China's Chang'e 4 Moon Mission Faces Its First Big Freeze on Lunar Far Side

China's Chang'e 4 lander and Yutu 2 rover
China's Chang'e 4 lander and Yutu 2 rover, photographed by each other on the moon's far side. (Image credit: CNSA/CLEP)

China's Chang'e 4 lander and rover are now getting cold-soaked, as darkness falls on their touchdown site on the far side of the moon

On the night of Jan. 2, the Chang'e 4 mission softly touched down inside the 115-mile-wide (186 kilometers) Von Kármán Crater, which lies within the huge South Pole Aitken Basin in the moon's southern hemisphere.
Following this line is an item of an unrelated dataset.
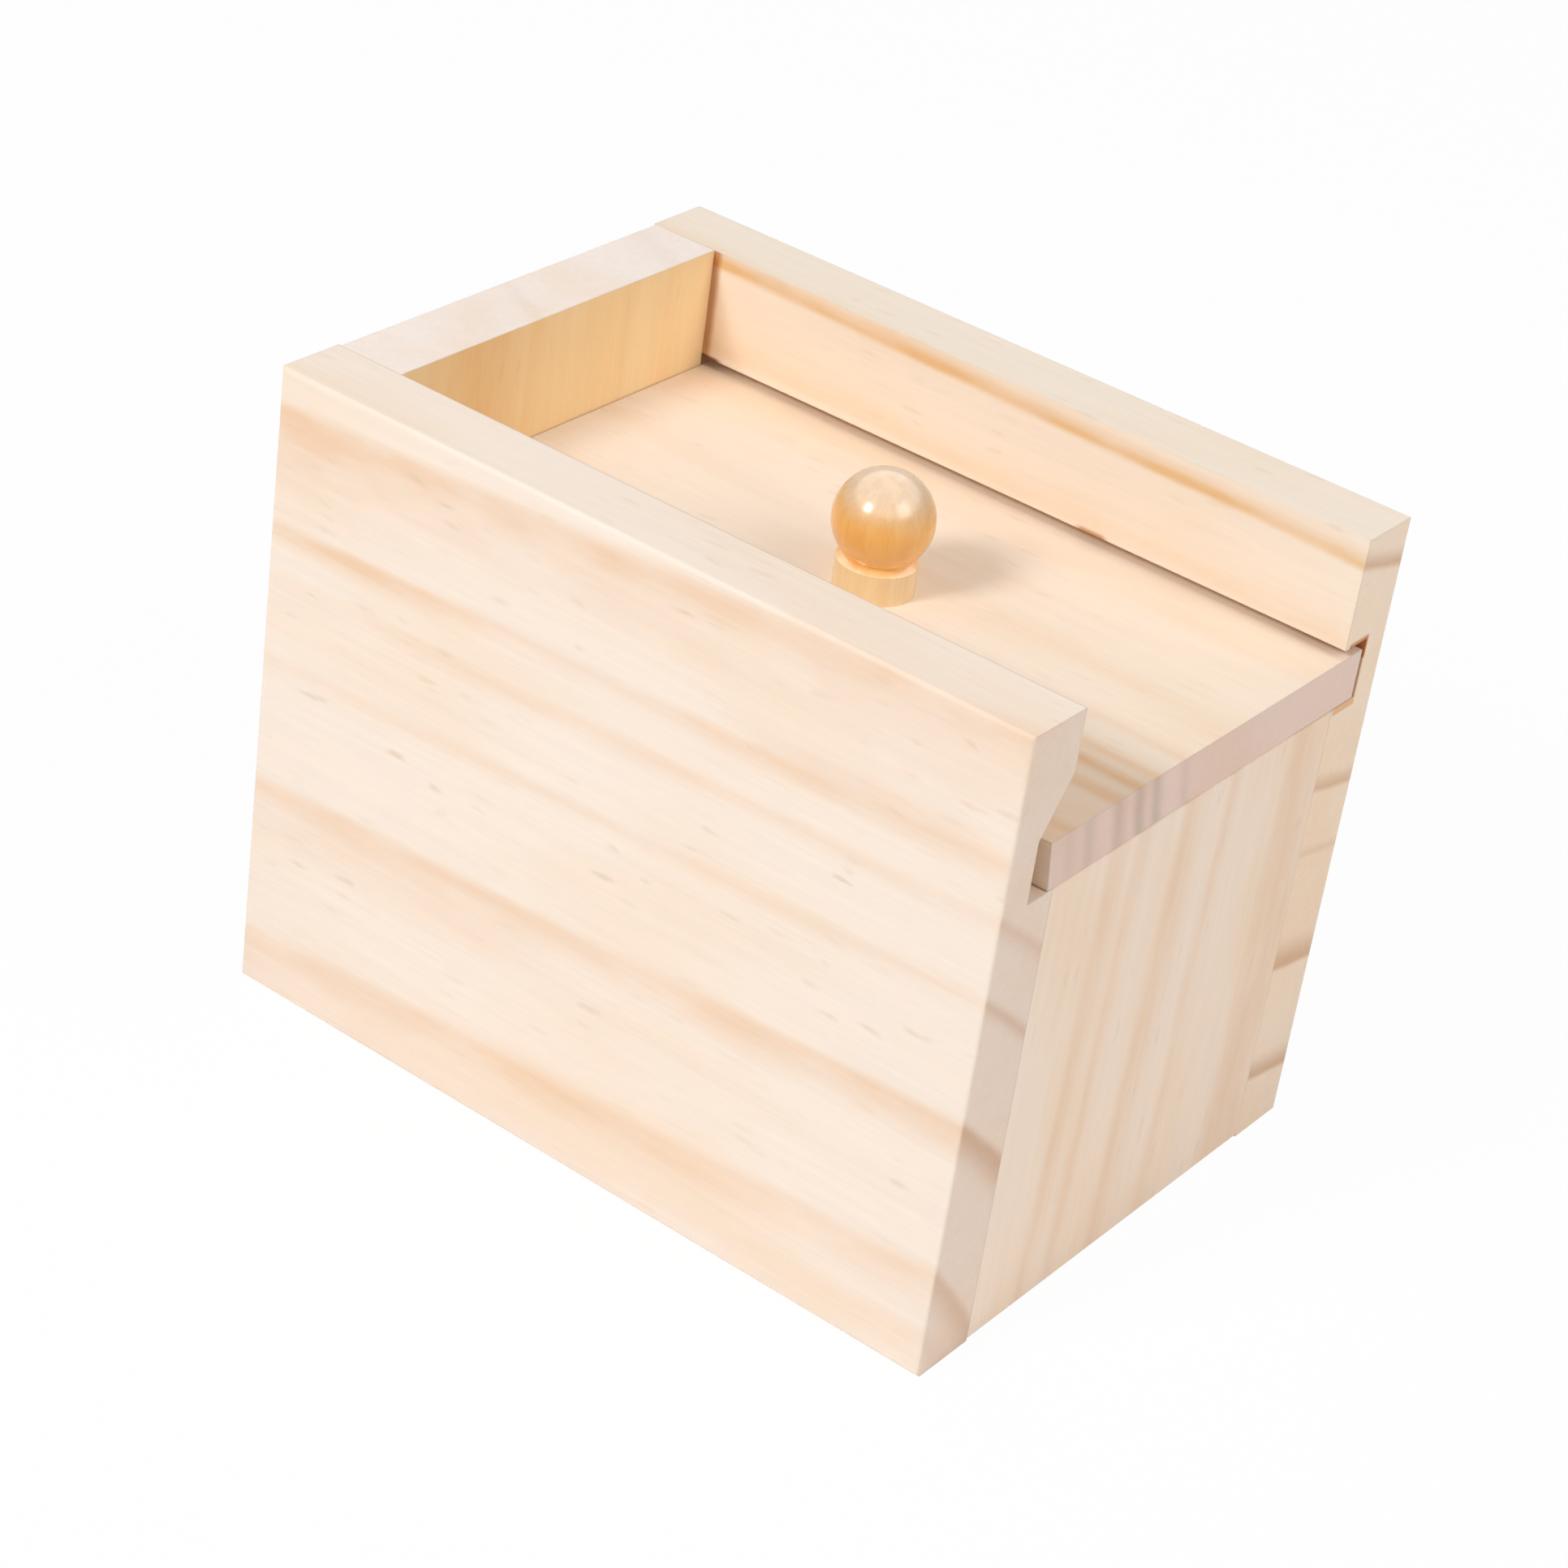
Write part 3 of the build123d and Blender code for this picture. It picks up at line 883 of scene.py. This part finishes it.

Chang'e 4 is now experiencing its first long lunar night, which fell over Von Kármán this weekend. The lunar day equals 14 days on Earth, and a lunar night is the same length. [Photos from the Moon's Far Side! China's Chang'e 4 Lunar Landing in Pictures]

Sleep mode

China's state-run Xinhua news agency reported that Chang'e 4 is equipped to measure the moody moon's big temperature swings. 

"Without our own data about lunar temperatures, we don't know how cold a lunar night can actually be," Zhang He, executive director of the Chang'e 4 probe project from the China Academy of Space Technology (CAST), told Xinhua.

Tan Mei, a Chang'e 4 consultant from CAST, said the lander will switch to a "sleep mode" during the lunar night due to the lack of solar power, and rely on a radioisotope heat source to maintain warmth. This power supply is the product of collaboration between Chinese and Russian scientists.

"We need to transform heat into power to run the thermometry to measure the temperatures of the lunar surface at night," Tan said, according to Xinhua.

Data collectors

The lander is equipped with dozens of temperature collectors, and the data they collect at night will be transmitted after the probe is wakened during the moon's daytime, said Li Fei, a designer of the lander from CAST.

As reported by Xinhua, Sun Zezhou, the chief designer of the Chang'e 4 probe from CAST, said the probe will get first-hand data by directly measuring the temperatures of the lunar soil, the probe's surface and its key interior equipment during the lunar night.

Used for the first time in a Chinese spacecraft, the isotope thermoelectric generation technology on Chang'e 4 is a prototype for future deep-space exploration missions, Sun said.

In 2013, China launched Chang'e 3, the country's first spacecraft to soft-land on the moon. (It touched down on the near side; Chang'e 4 is the first craft ever to land on the far side.) The scientific instruments on its lander are still operating after more than 60 lunar nights in the past five years.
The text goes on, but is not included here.